Award Amount: $900,000 (IEDO, BTO)
City, State: Oak Ridge, Tennessee
Partners: Carrier
Description: The proposed industrial heat pump aims to improve on the state-of-the-art industrial drying systems with a novel high-temperature heat pump that uses low-global-warming-potential refrigerants to recover and repurpose industrial waste heat for drying. Heat pumps provide more thermal energy than the amount of electricity they use, making them far more efficient than traditional fossil fuel combustion-based drying systems. Decarbonizing drying with industrial heat pumps would provide significant energy savings due to the higher efficiency of heat pumps, improve drying operation efficiency, and significantly enhance heat and water recovery.

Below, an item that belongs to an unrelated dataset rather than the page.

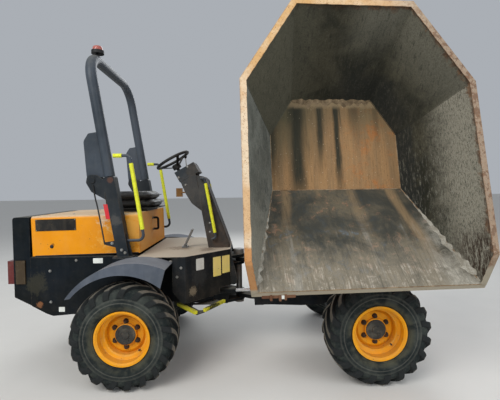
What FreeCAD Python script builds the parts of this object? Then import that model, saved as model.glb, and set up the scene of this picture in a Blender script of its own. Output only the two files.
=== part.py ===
import FreeCAD, Part
import math
import os
import Sketcher

# Articulated site dumper with a swivelling, tipping skip.
# Millimetres. +X is forward, +Y is the driver's left, +Z is up.
# The working origin is on the floor under the centre pivot, with the machine straight.
# Parts that move are made straight ahead with the skip down, then set to the rest pose.

V = FreeCAD.Vector

SIZES = (
    # wheels and axles
    ("rear_axle_x", -892.0),
    ("front_axle_x", 1096.0),
    ("wheel_radius", 415.0),
    ("tyre_width", 292.0),
    ("track_half", 760.0),
    ("rim_width", 247.0),
    ("rim_flange_radius", 215.0),
    ("bead_radius", 197.0),
    ("rim_wall", 7.0),
    ("disc_inset", 120.0),
    ("stud_circle_radius", 102.5),
    ("spindle_radius", 40.0),
    ("hub_radius", 86.0),
    ("running_gap", 0.05),
    ("axle_tube_radius", 58.0),
    ("diff_radius", 150.0),
    ("diff_half_width", 125.0),
    # rear chassis and engine bay
    ("side_half_width", 500.0),
    ("plate_thick", 12.0),
    ("chassis_top_z", 985.0),
    ("chassis_low_z", 490.0),
    ("tail_front_x", -1782.0),
    ("tail_rear_x", -1925.0),
    ("tail_top_z", 1334.0),
    ("bulkhead_x", -845.0),
    ("spine_half", 165.0),
    ("spine_low_z", 480.0),
    ("engine_front_x", -1062.0),
    ("engine_long", 540.0),
    ("engine_half_width", 235.0),
    ("engine_high", 560.0),
    ("engine_rail_z", 600.0),
    # driver's platform
    ("deck_top_z", 992.0),
    ("deck_half_width", 620.0),
    ("deck_corner_x", -438.0),
    ("deck_front_x", -75.0),
    ("deck_front_half", 250.0),
    ("deck_thick", 7.0),
    ("skirt_low_z", 600.0),
    ("taper_low_z", 655.0),
    # rear mudguards
    ("guard_outer_y", 905.0),
    ("guard_inner_y", 620.5),
    ("guard_thick", 7.0),
    ("guard_skirt_radius", 497.0),
    # bonnet
    ("bonnet_rear_x", -1768.0),
    ("bonnet_front_x", -851.0),
    ("bonnet_half_width", 496.0),
    ("bonnet_low_z", 998.0),
    ("bonnet_top_z", 1339.0),
    ("bonnet_sheet", 5.0),
    ("bonnet_hinge_x", -1756.0),
    ("bonnet_hinge_z", 1322.0),
    ("bonnet_pin_radius", 8.0),
    ("bonnet_ajar", 1.0),
    ("bonnet_open", 62.0),
    # seat
    ("seat_rear_x", -1205.0),
    ("seat_front_x", -762.0),
    ("seat_half_width", 238.0),
    ("seat_pan_z", 1372.0),
    ("cushion_top_z", 1452.0),
    ("squab_top_z", 1536.0),
    ("seat_pin_radius", 7.0),
    # roll bar
    ("roll_half", 555.0),
    ("roll_tube_radius", 44.5),
    ("roll_joint_x", -1066.0),
    ("roll_joint_z", 1667.0),
    ("roll_lean", 8.8),
    ("roll_rise", 1047.0),
    ("roll_bend", 215.0),
    ("roll_hinge_back", 133.0),
    ("roll_hinge_drop", 6.0),
    ("post_depth", 96.0),
    ("post_foot_z", 999.0),
    ("post_foot_x", -958.0),
    ("fold_pin_radius", 14.0),
    ("fold_ear_thick", 24.0),
    ("moving_gap", 5.0),
    # steering wheel and console
    ("steer_x", -640.0),
    ("steer_z", 1846.0),
    ("steer_tilt", 29.0),
    ("steer_ring_radius", 165.0),
    ("steer_grip_radius", 14.0),
    ("column_radius", 16.0),
    ("console_half", 160.0),
    # centre pivot
    ("pivot_pin_radius", 30.0),
    ("pivot_boss_radius", 68.0),
    ("tongue_high_z", 840.0),
    ("tongue_low_z", 485.0),
    ("tongue_thick", 35.0),
    ("pivot_gap", 6.0),
    ("clevis_thick", 25.0),
    ("steer_lock", 32.0),
    # steering ram
    ("ram_base_x", -360.0),
    ("ram_base_y", -235.0),
    ("ram_eye_x", 180.0),
    ("ram_eye_y", -225.0),
    ("ram_z", 600.0),
    ("ram_gland", 330.0),
    ("ram_rod_long", 349.0),
    ("ram_rod_radius", 16.0),
    ("ram_barrel_radius", 31.0),
    # front chassis and turntable
    ("turn_x", 840.0),
    ("front_half", 165.0),
    ("front_top_z", 672.0),
    ("ring_radius", 320.0),
    ("ring_top_z", 712.0),
    ("kingpin_radius", 70.0),
    ("table_low_z", 735.0),
    ("table_thick", 15.0),
    ("arm_y", 290.0),
    ("arm_thick", 24.0),
    ("swivel_rest", 86.2),
    # skip
    ("tip_hinge_x", 805.0),
    ("tip_hinge_z", 1132.0),
    ("tip_rest", 78.75),
    ("tip_pin_radius", 22.0),
    ("rim_z", 1583.0),
    ("floor_z", 899.0),
    ("rim_rear_x", -933.0),
    ("rim_rear_half", 448.0),
    ("rim_side_x", -311.0),
    ("rim_half", 844.0),
    ("rim_front_x", 940.0),
    ("lip_x", 1150.0),
    ("lip_z", 1472.0),
    ("floor_rear_x", -471.0),
    ("floor_side_x", -148.0),
    ("floor_fold_x", 351.0),
    ("floor_half", 575.0),
    ("skip_sheet", 6.0),
    ("band_thick", 26.0),
    ("band_deep", 70.0),
    # tipping ram
    ("tip_base_x", 580.0),
    ("tip_base_z", 845.0),
    ("tip_eye_x", -120.0),
    ("tip_eye_z", 838.0),
    ("tip_gland", 590.0),
    ("tip_rod_long", 622.0),
    ("tip_rod_radius", 25.0),
    ("tip_barrel_radius", 44.0),
    # fixing points
    ("tow_bore_radius", 14.0),
    ("tie_bore_radius", 20.0),
    # shift that puts the floor origin under the middle of the whole machine
    ("shift_x", 109.0),
    ("shift_y", 211.0),
)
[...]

Topic 5: National Lab Developed IP Technology maturation and Commercialization Projects Utilizing the Lab Embedded Entrepreneurship Program
Number of Awards: 2
Award Amount: $1,299,422
National lab developed IP technology maturation and commercialization projects leveraging the Lab Embedded Entrepreneurship Program (LEEP) to bring lab-developed IP to market must be directed at technology development and not yet at demonstration stage.
Award Amount: $649,711 (IEDO, AMMTO, BTO)
City, State: Oak Ridge, Tennessee
Partners: Vitriform3D
Description: This project aims to reduce the carbon intensity of building materials by recycling glass into a fire resilient exterior siding for buildings. Lab-Embedded Entrepreneurship Program participant Vitriform3D has developed an additive manufacturing technique that can utilize recycled glass for a 75% reduction in carbon intensity. The project will use additive manufacturing to Oak Ridge National Laboratory binder to form pilot production of the exterior siding and install it to analyze its life cycle and techno-economic impacts.
Full Title: Inconel-718 Printed Circuit Heat Exchanger with Micro-Channels for Optimal Thermal Performance of Supercritical Carbon Dioxide Cycles
Award Amount: $649,711 (IEDO, AMMTO, BTO)
City, State: Oak Ridge, Tennessee
Partners: EarthEn Inc.
Description: Heat exchangers account for about 12% of capital costs in power production. 3-D printed circuit heat exchangers (PCHEs) are compact, with drastically higher heat transfer areas, enabling much higher thermal efficiencies, capable of withstanding high-temperature operation. Heat exchangers are used in thermal energy storage as well as power production, a key technology to enabling the use of renewable energy to supplying industrial heat. The performance of the PCHE will be optimized by 3D printing micro-channel grooves and through computational optimization with the goal of achieving thermal efficiencies of 55%.